5 year anniversary of Grandpa's death. It's unreal to believe I've actually been blogging for 5 years this year and that was the entry I wrote up when Grandpa died. It's hard to believe five years have passed since he's died. It seems like yesterday he was here with us.
**This is my favorite photo of grandpa. Back when I was in photography class I had to take a photo without flash and I took this one of Grandpa with my camera on a tripod and he never even realized I was taking this photo. It is grandpa warming his feet by the fire (his feet were always cold) and enjoying a magazine.

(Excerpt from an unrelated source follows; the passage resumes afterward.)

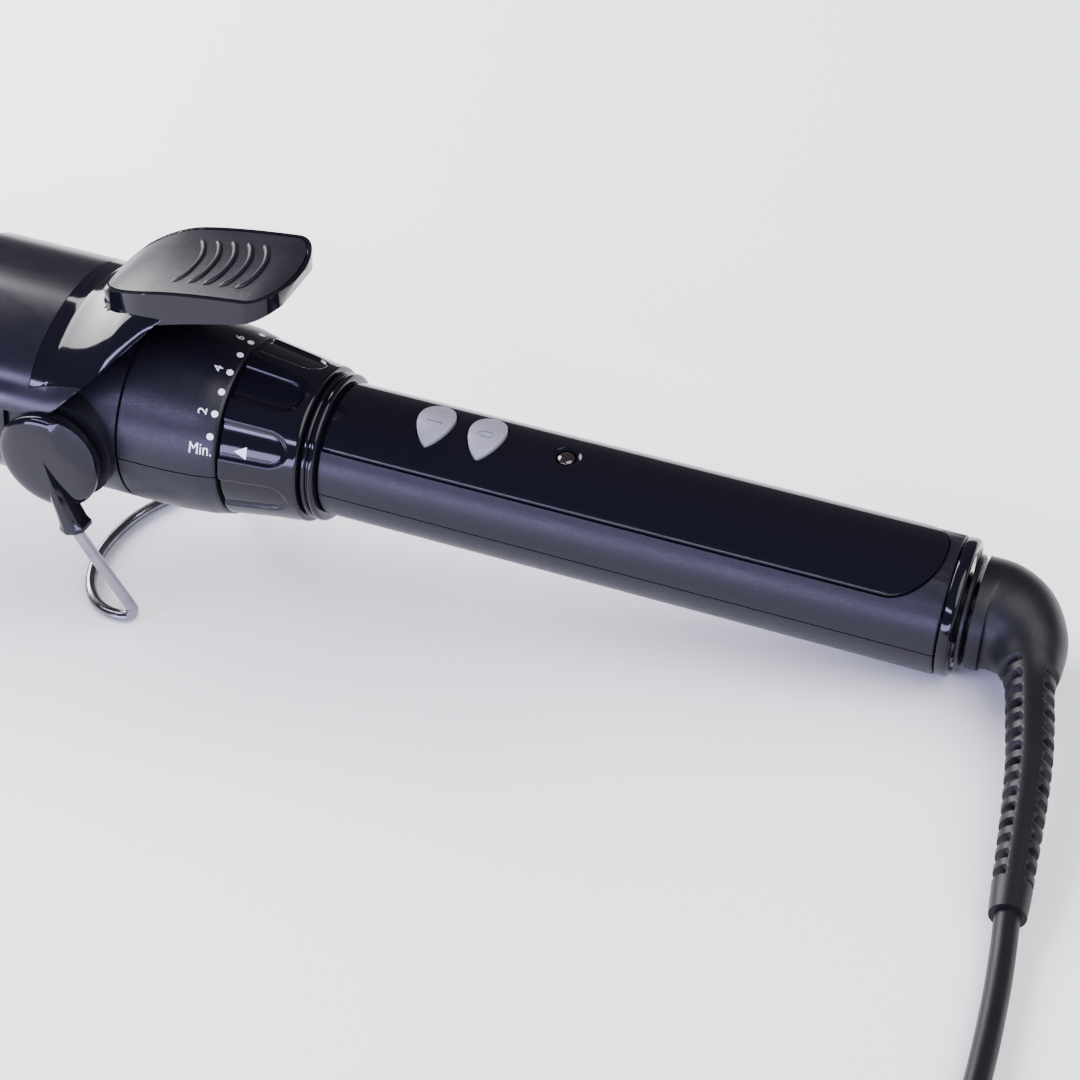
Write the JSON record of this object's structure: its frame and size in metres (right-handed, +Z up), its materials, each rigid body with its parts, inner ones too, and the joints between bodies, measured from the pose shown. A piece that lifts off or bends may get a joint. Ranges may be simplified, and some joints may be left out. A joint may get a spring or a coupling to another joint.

People say that 'time heals all wounds'. I don't think that is accurate. I think time makes it easier for us to cope with our feelings. I think we are still raw and always will be raw. I think time hardens us. It allows us to learn how to turn off feelings. It allows us to not cry every time a memory is triggered of that person. It makes us realize that that person will never share another new memory with us and it is that realization that makes us break down. Once that realization is accepted and dealt with, we harden and it makes it easier to live with those happy memories of the person we loved that has passed without crying or dying inside.
There isn't a day that goes by that I don't think of grandpa. He is triggered at random moments of my day. I still get tears in my eyes to know he never met Justin, that he never saw Joey grow up and he'll never be there to see another one of my scrapbook pages. He was such a huge supporter of my passion to document my family's lives through scrapbooking. Once he died, scrapbooking just wasn't the same for me. When I scrapbook I miss him.
Do you know how some people see something you made or did and say, 'It's nice'? Grandpa was never like that. I miss him reading every word on my pages and looking intently at the pictures. I miss him saying how he loves how I did the page. I miss his genuine love for my work. Or the questions he would ask me or how he would laugh at certain memories. He would show me how much he loved me through his appreciation through scrapbooking. I hope that one day my children will appreciate my scrapbooking as much as grandpa did.
Grandpa, I miss you every day I'm alive and I'm not with you. Though you were never my biological grandpa you blessed my life by being in it. I'm a better person because of you.